Die Geschäftserwartungen der bayerischen Unternehmer sind so niedrig wie seit sechs Jahren nicht mehr. Dies geht aus der Frühjahrs-Konjunkturumfrage des Bayerischen Industrie- und Handelskammertages (BIHK) unter rund 3.900 Unternehmen im Freistaat hervor. Demnach verliert besonders die Industrie angesichts zunehmender globaler Risiken an Schwung. Der BIHK-Konjunkturindex liegt aktuell nur noch bei 124 Punkten und hat sich damit zum vierten Mal in Folge abgeschwächt. Seit dem letzten Höchststand Anfang 2018 hat der Index zwölf Punkte eingebüßt. Das ist der deutlichste Stimmungsknick in der bayerischen Wirtschaft seit der Eurokrise der Jahre 2011 und 2012. Dennoch liegt der Konjunkturindex weiter wesentlich über seinem langjährigen Durchschnitt.

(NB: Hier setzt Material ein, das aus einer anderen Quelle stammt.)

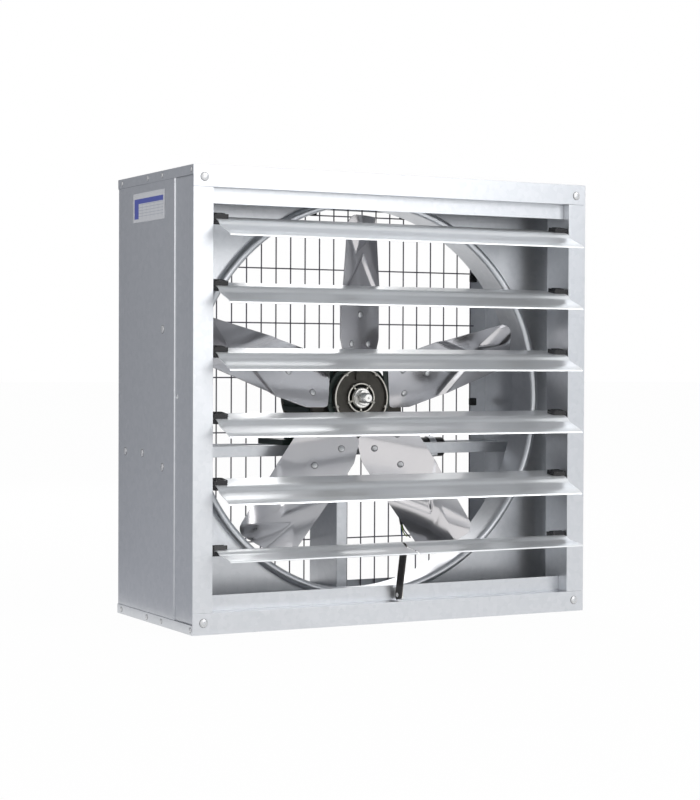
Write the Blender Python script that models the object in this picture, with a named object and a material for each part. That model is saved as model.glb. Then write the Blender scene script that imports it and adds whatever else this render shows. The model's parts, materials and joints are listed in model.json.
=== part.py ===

Wachstum weiter in Sicht – aber in kleineren Schritten
Die Geschäftserwartungen der bayerischen Unternehmen für die kommenden zwölf Monate sind ebenfalls auf den niedrigsten Stand seit Jahren gesunken. Der Saldo aller Branchen aus den Anteilen optimistischer und pessimistischer Rückmeldungen liegt bei 7 Punkten – ein deutlicher Rückgang gegenüber dem Vorjahreswert von 20 Punkten. Der positive Saldo deutet jedoch auf weiteres Wachstum der Wirtschaft hin. „Damit stehen die Zeichen weiter auf Wachstum, wenn auch in deutlich kleineren Schritten als bisher. Es gibt aus der Umfrage keine Anzeichen für eine Rezession“, betont BIHK-Hauptgeschäftsführer Manfred Gößl. Er hebt hervor, dass immer noch jedes zweite befragte Unternehmen seine Geschäftslage als „gut“ bezeichnet. Doch auch der Saldo der Geschäftslage, der sich aus der Differenz der Anteile von positiven und negativen Einschätzungen berechnet, ist über alle Branchen seit Jahresbeginn von 50 auf 43 Punkte gefallen. Dies stellt den niedrigsten Wert seit Frühjahr 2016 dar.
Industrie kommt ins Stottern
Vor allem in der Industrie hat sich die Geschäftslage deutlich verschlechtert. Dagegen vermelden das Baugewerbe, Dienstleister und Einzelhändler ein relativ stabiles Geschäft. Die Industrie sowie Groß- und Einzelhandel sind zudem nur verhalten optimistisch. Im Baugewerbe und unter den Dienstleistern rechnen dagegen deutlich mehr Firmen mit besseren Geschäften als mit einer negativen Entwicklung.
Die insgesamt schlechteren Lageurteile und Erwartungen schlagen sich auch in einer spürbar nachlassenden Investitionslaune nieder. Der Saldo der Investitionsabsichten sinkt auf 15 Punkte. Vor einem Jahr lag dieser Wert noch bei 25 Punkten. Nur noch 26 Prozent der Unternehmen wollen ihre Investitionsbudgets erhöhen, vor einem Jahr gaben das noch 33 Prozent an. Der Beschäftigungsaufbau dürfte sich ebenfalls verlangsamen. Der Saldo der Beschäftigungspläne sinkt mit 7 Punkten auf den niedrigsten Wert seit Frühjahr 2016. Nur noch jedes fünfte Unternehmen will Stellen aufbauen, zwei Drittel wollen die Belegschaften konstant halten und 12 Prozent wollen sogar Stellen streichen.
Anreize bei Besteuerung, Strompreis und Abschreibungen nötig
Angesichts der schwächelnden Wirtschaft bedarf es aus Sicht der IHK neuer Impulse: „Das Gebot der Stunde zur Wiederbelebung der Konjunktur sind Anreize für Investitionen“, so BIHK-Präsident Eberhard Sasse. Angesichts des internationalen Standortwettbewerbs seien niedrigere Unternehmens- und Einkommenssteuern unausweichlich, fordert Sasse. Zudem müssten die Stromkosten für die Industrie gesenkt werden, etwa durch die Abschaffung der Stromsteuer und eine Reform des Erneuerbare-Energien-Gesetzes. Weiterhin sollten Soft- und Hardware steuerlich bevorzugt werden, indem generell deutlich kürzere Abschreibungszeiträume für digitale Wirtschaftsgüter gelten. Ebenso müsse die Wertgrenze für sofort vollständig abschreibungsfähige Güter umgehend von 800 auf 1.000 Euro angehoben werden.